MELVILLE, La. (KLFY) – A small-town police chief is sounding the alarm saying town leaders are putting their community in harm’s way by neglecting the needs of the police department. Here’s the story in tonight’s Dial Dalfred report.

The typically quiet town of Melville is now the battleground for the police department and city hall. Oddly enough, they share a building but can’t seem to get on the same page when it comes to protecting the people of Melville.
The police chief’s problem: fuel.

In the current budget, the department is allowed $6,000 a year for gas; but Chief Anthony Moreau says providing 24-hour protection to the town for $500 bucks a month won’t cut it.

“And they want these officers to park these vehicles and come down here for $10 an hour, drive their vehicles to work and back, by the time they take out for the gas and taxes they won’t make enough to support their families,” Chief Moreau said.

According to dispatch logs, early morning requests from officers for fuel were rejected by town hall— Melville Mayor Velma Hendrix says she has an explanation for that.

Mayor Hendrix says, “The chief did not that. We cannot deal with these other people because they’re not in charge. You have to deal with the head.”

Chief Moreau says the disconnect between his department and city hall has led to fewer officers wanting to be apart of the department.

One officer resigned last week and with the chief now on medical leave, there are only one full-time and two part-time officers to provide 24-hour protection seven days a week to the people of Melville.

“I would just like to assure the citizens of Melville that the shortage of police protection is not my fault, it’s the fault of the mayor and the council for not wanting to provide fuel for us to patrol. So, if y’all need a police officer or if you have a complaint, effective next week, go knock on the mayor’s door, knock on the councilmembers’ door. If y’all need their phone numbers I can give it to you. Call them up, if it’s late at night wake them up, knock on their door, call their phone.”

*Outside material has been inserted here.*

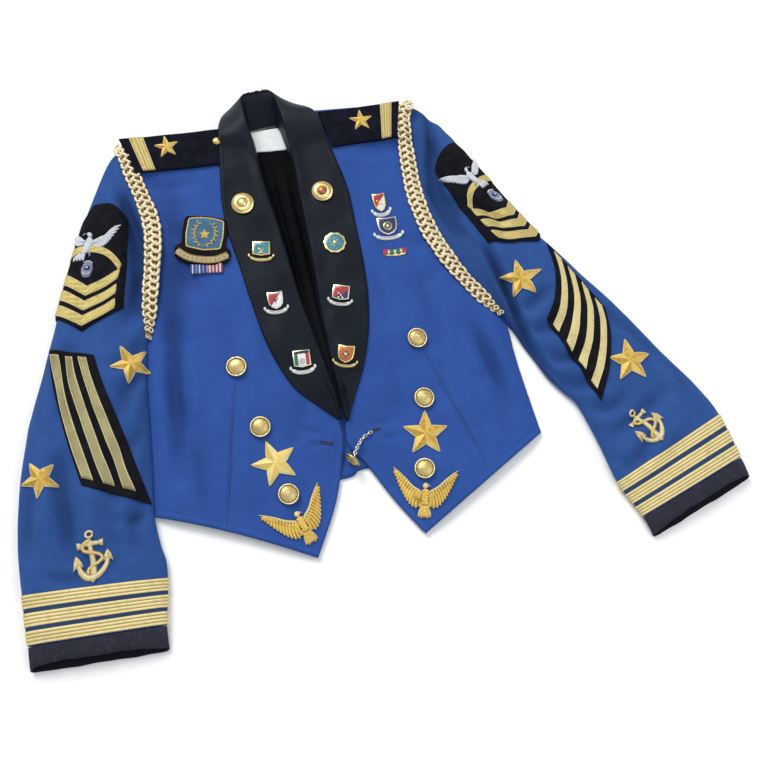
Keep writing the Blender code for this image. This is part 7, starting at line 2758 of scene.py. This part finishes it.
class JACKET_OT_rating_badges(JacketOperator, bpy.types.Operator):
    """Pointed black badges with gold arc, chevrons and a white bird"""

    bl_idname = "jacket.rating_badges"
    bl_label = "Chevron badges"

    def execute(self, context):
        for node, (side, x, y, degrees, lift) in RATING_BADGES.items():
            hand = -OUTWARD[side]
            shift, turn, size = BADGE_PLACES[side]
            wrapped = WrappedAt(sleeve_skin(side), (x, y), degrees, lift, CLEAR_OF_FLOOR)
            placer = Offset(wrapped, shift, turn, size)
            finishes = (
                "Melton_black", "Lace_gold", "Bullion_pale", "Thread_white", "Thread_grey", "Thread_blue"
            )
            piece = Piece(f"Chevron_badge_{side}", *finishes)
            rows, columns = 84, 52
            across = np.linspace(-BADGE_CUT, 1.0, columns)[None, :]
            down = np.linspace(0, 1, rows)[:, None]
            half = np.interp(down, np.linspace(0, 1, 7), BADGE_HALF_WIDTH)
            top_edge = 75.5 - 6.0 * np.abs(across) ** 3
            bottom_edge = -77.0 + 38.5 * np.abs(across)
            offsets = np.stack([hand * across * half, top_edge + (bottom_edge - top_edge) * down], axis=-1)
            away = np.minimum(
                np.minimum(down, 1 - down) * 140, np.minimum(1 - across, across + BADGE_CUT) * half
            )
            roll = 1.0
            top = TRIM - roll + np.sqrt(roll**2 - (roll - np.clip(away, 0, roll)) ** 2)
            top = top + 0.4 * eased(8.0, away) - 0.35 * bump(away, 3.6, 1.1)
            offsets = offsets.reshape(-1, 2)
            points = np.vstack([placer.put(offsets, top.reshape(-1)), placer.put(offsets, 0.0)])
            piece.add(points, slab_faces(rows, columns), np.vstack([offsets] * 2))
            ground = TRIM + 0.2

            def chevron(low, high, base):
                strip(piece, placer, low, high, 1.0, 1, base=base, shoulder=0.12, sag=0.1)
                for line in (low, high):
                    stroke(piece, placer, line, 1.2, 0.9, 2, base=base + 0.3, count=44, taper=0.01, across=4)

            run = np.linspace(-30.0, CHEVRON_RUN, 40)
            for apex in BADGE_APEXES:
                bow = 1.6 * np.sin(np.pi * np.clip(np.abs(run) / CHEVRON_RUN, 0, 1))
                middle = apex + CHEVRON_SLOPE * np.abs(run) - bow
                low, high = (np.column_stack([hand * run, middle + edge]) for edge in (-5.6, 5.2))
                chevron(low, high, ground)
                stroke(
                    piece, placer, np.vstack([low[-1:], high[-1:]]), 1.2, 0.9, 2, base=ground + 0.3, count=5,
                    across=4
                )
            middle = 4.5 + 15.0 * (1 - (np.abs(run) / CHEVRON_RUN) ** 2.3)
            chevron(*(np.column_stack([hand * run, middle + edge]) for edge in (-3.6, 3.6)), ground + 0.1)
            place, long = BIRDS[side]
            white_bird(Shifted(piece, 3), Raised(Offset(placer, place, 0), ground + 0.3), long, hand)
            mark = Raised(Offset(placer, (-3.0 * hand, -4.0), 0), ground)
            stroke(
                piece, mark, [(0, 9.5), (0, 0), (0, -10.5)], np.array([7.0, 12.5, 8.0]), 1.3, 4, count=14,
                across=9
            )
            stroke(piece, mark, [(-4.6, 6.5), (0, 8.4), (4.6, 6.5)], 1.5, 1.0, 3, base=1.0, count=8)
            stroke(piece, mark, [(-4.4, -4.5), (0, -7.0), (4.4, -4.5)], 1.5, 1.0, 3, base=1.1, count=8)
            dome(piece, mark, (0, 0.6), [(3.1, 1.0), (3.0, 1.8), (2.0, 2.4), (0.8, 2.6)], 5, steps=16)
            dome(piece, mark, (0, 0.6), [(1.2, 2.3), (1.1, 2.9), (0.5, 3.2)], 3, steps=10)
            settle(piece.make(solid=True), "felt_black", node)
        return {"FINISHED"}


# The lace of each patch, where its first stripe starts, the stripe's share of the pitch and its reach
STRIPE_LOOKS = {"right": ("Lace_pale", 0.05, 0.54, 0.765), "left": ("Lace_bright", 0.10, 0.46, 0.81)}


class JACKET_OT_service_stripes(JacketOperator, bpy.types.Operator):
    """Slanting black patches with gold lace stripes"""

    bl_idname = "jacket.service_stripes"
    bl_label = "Slanting stripes"

    def execute(self, context):
        for node, (side, stripes) in SERVICE_PATCHES.items():
            placer = PatchAt(
                SERVICE_EDGES[side], [sleeve_surface(side)], GAP + STIFF_GAP, stiff=6, count=(61, 31)
            )
            lace, first, share, reach = STRIPE_LOOKS[side]
            piece = Piece(f"Slanting_stripes_{side}", "Melton_black", lace, "Bullion_pale")
            soft_slab(piece, placer, TRIM + 0.1, 0.3, 1.0, (80, 44))
            pitch = reach / (stripes - 1 + share)
            for stripe in range(stripes):
                near = first + stripe * pitch
                far = near + share * pitch
                down = np.linspace(0.045, 0.955, 46)
                straight_strip(piece, placer, down, near, far, 1.15, 1, TRIM + 0.15, 0.12, upright=True)
                for line in (near + 0.004, (near + far) / 2, far - 0.004)[::2 if side == "right" else 1]:
                    straight_strip(
                        piece, placer, down, line - 0.007, line + 0.007, 1.3, 2, TRIM + 0.2, upright=True
                    )
            settle(piece.make(solid=True), "felt_black", node)
        return {"FINISHED"}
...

The mayor says the town has other bills to pay and doesn’t have the money to give officers for gas when traveling to and from work; something the chief sees as an incentive to keep good officers. When it comes to the breakdown in communication, that mayor says “the chief does not give us the information that we ask him for. We ask him for a budget and we have not received it.”

I did ask the chief for his budget but he says he handed it over to the mayor’s office and did not have a copy.

As for police protection, Chief Moreau says he’s now having to forward some calls to Sheriff’s office because he doesn’t have the officers or the fuel to respond.

This should be a developing story, so we’ll follow it closely and report back to you when we get more details.